-generic memory limits

Andy Whitcroft apw at canonical.com
Thu Dec 18 11:08:55 UTC 2008


I have been noticing bugs being reported by i386 kernel users who are
are installing more memory and finding that they are limited to 3GB of
ram.  Adding more memory than this is simply not detected or used.

This makes sense as the common behaviour for modern hardware is for
there to be a 1GB hole from 3GB to 4GB which is used for IO space and
the AGP aperture, with the 4th GB appearing from 4-5GB.  Currently
our i386 -generic kernels have HIGHMEM4G enabled (but not HIGHMEM64G)
which means we are limited to 4GB of physical address space (not memory)
and so we can only see the first 3GB of this ram.

With 4GB of ram no longer being a truly huge ammount of ram perhaps we
are getting to the point where we want to allow even the i386 kernels to
support more memory than this.  This would mean enabling HIGHMEM64G
which in turn enables PAE so there would be some cost.
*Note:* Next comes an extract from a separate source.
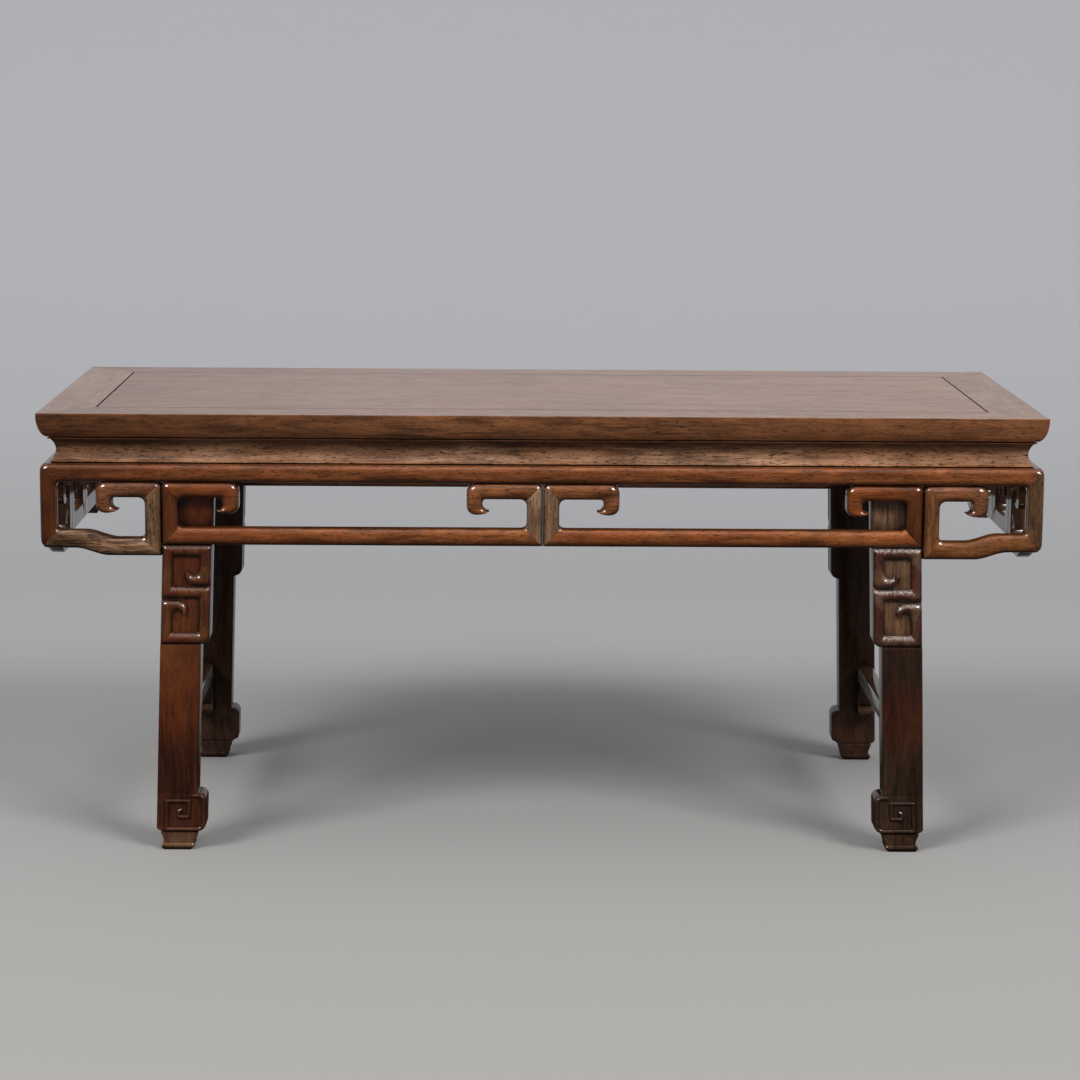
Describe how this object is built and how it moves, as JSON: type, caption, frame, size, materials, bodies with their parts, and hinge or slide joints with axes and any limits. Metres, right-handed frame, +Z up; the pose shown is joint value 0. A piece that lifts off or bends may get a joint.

Now of course the -server kernel does support these higher memory sizes.
I am loathed to suggest a new flavour for i386 bigmem generic (desktop)
installs, but the server kernel is optimised differently from the generic
kernel based on a different usage model, it has a different default IO
scheduler and even a different tick rate so a different responsivness.

I guess the question is should we consider either:

1) enabling HIGHMEM64G and thus PAE in the i386 -generic kernel, or
2) creating a new -genericbigmem flavour.